What specific challenges did you face when writing and publishing your book?
The biggest challenges I feel were getting the right words on the paper. I did worry for a long time that this was the right thing to do, whether it was worth it, or whether anyone would be interested. It took a long time to sit down and just type it up but when I did, I knew it was the right thing. There were a few plot holes that I struggled with, and for a long time I didn't know if I wanted to give it a happy ending or not. But that's all decided now – and on with the next book!
What has been the most rewarding part of writing and publishing your book?
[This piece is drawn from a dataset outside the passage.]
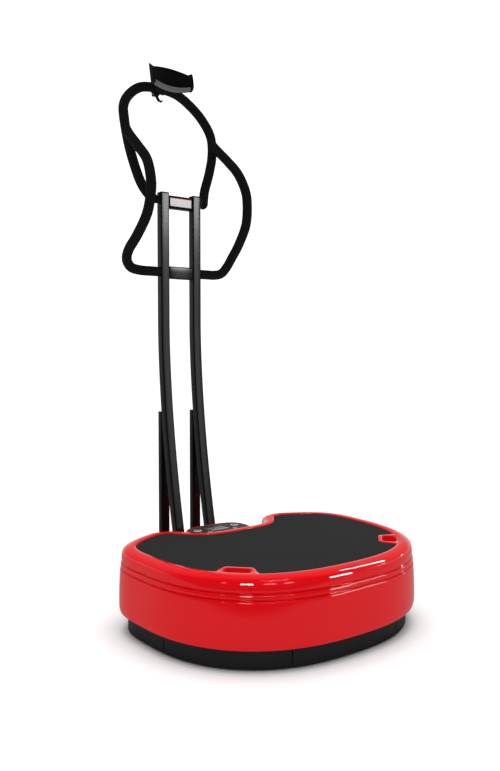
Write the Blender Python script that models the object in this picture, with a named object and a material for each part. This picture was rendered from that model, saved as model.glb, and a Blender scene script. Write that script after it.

The most rewarding part has to be seeing the comments of people who have read it and fallen in love with my characters. When you create a character – and yes, to a non writer it sounds so silly – it feels like creating life itself. These characters are my babies and what they go through, I go through writing them and, I would hope, the readers go through the experiences too and come out stronger. I love the idea that my readers will enjoy what I've made and hope that this book might might give them strength or support when they need it.
What tip or piece of advice would you give to unpublished writers?
Just write. Even if you haven't written before and don't know where to start, go for it. Just do it. The worst that can happen is, you hear a no and that doesn't mean you'll never be published, it just means it's not your time to be published. There are many other routes to go – ebooks, self publishing, etc, and with work, patience and time maybe a publishing house will take interest. Write for you! Write the book you want to read, because chances are, if you want to read it, someone else out there is desperate to read it too. Never give up on publishing it. Re-write it if you have to, but never stop. The world will always need stories; in any format.